It’s different here in the States. I think part of it is the fact that we are separated from Europe by geographical barriers. So, I think American wine criticism is quite different than European wine criticism. ((Archipelago, History Is A Construct)) European wine criticism is closer to the source — or British I should say, British wine criticism.

 

So, they kind of get the whole gestalt of European wine, I think, far better than we do. They understand a kind of cultural complexity in the context of the wine. Somehow Americans have historically just been kind of tone deaf to the — as I said, to the kind of cultural aspect of wine, the cultural context of wine. So, we don’t really get the fact that these wines exist in a context of food, that they’re really meant to go with food, that they go with your — that European wines actually seem to complement food better than California wines. We tend to think of, in the New World, one of the problems, if we think of wine, as kind of just in the abstract.
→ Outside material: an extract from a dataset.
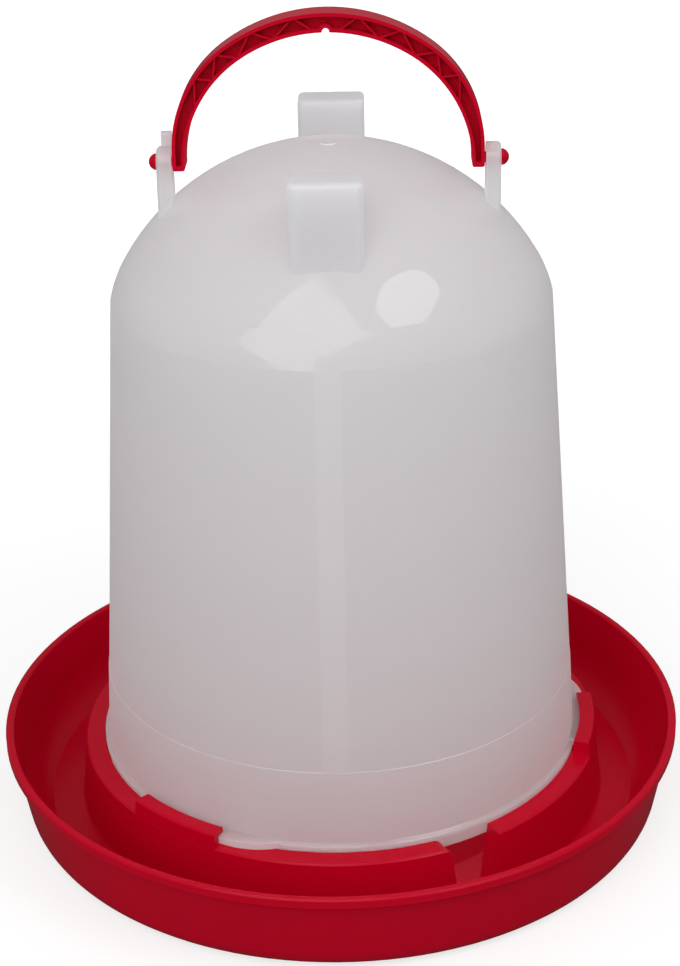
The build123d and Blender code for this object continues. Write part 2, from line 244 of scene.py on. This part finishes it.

So, a wine is — you give a wine a point score of 95. Well, what does it mean, 95? Is this an absolute number, does it ever change?

 

The experience of wine is so driven by context. How you enjoy it under what circumstances, that really plays such an enormous part of how a wine is perceived. And that cultural nuance, that philosophical nuance, it’s complicated. And it doesn’t sell papers, because it’s complicated. The real story is a very complicated one, and that’s — we maybe are a little reductionistic in our thinking. People just want to know what — “I want the best, what’s the best? Give me a number where I can hang my hat. I just want the best. Thank you very much.”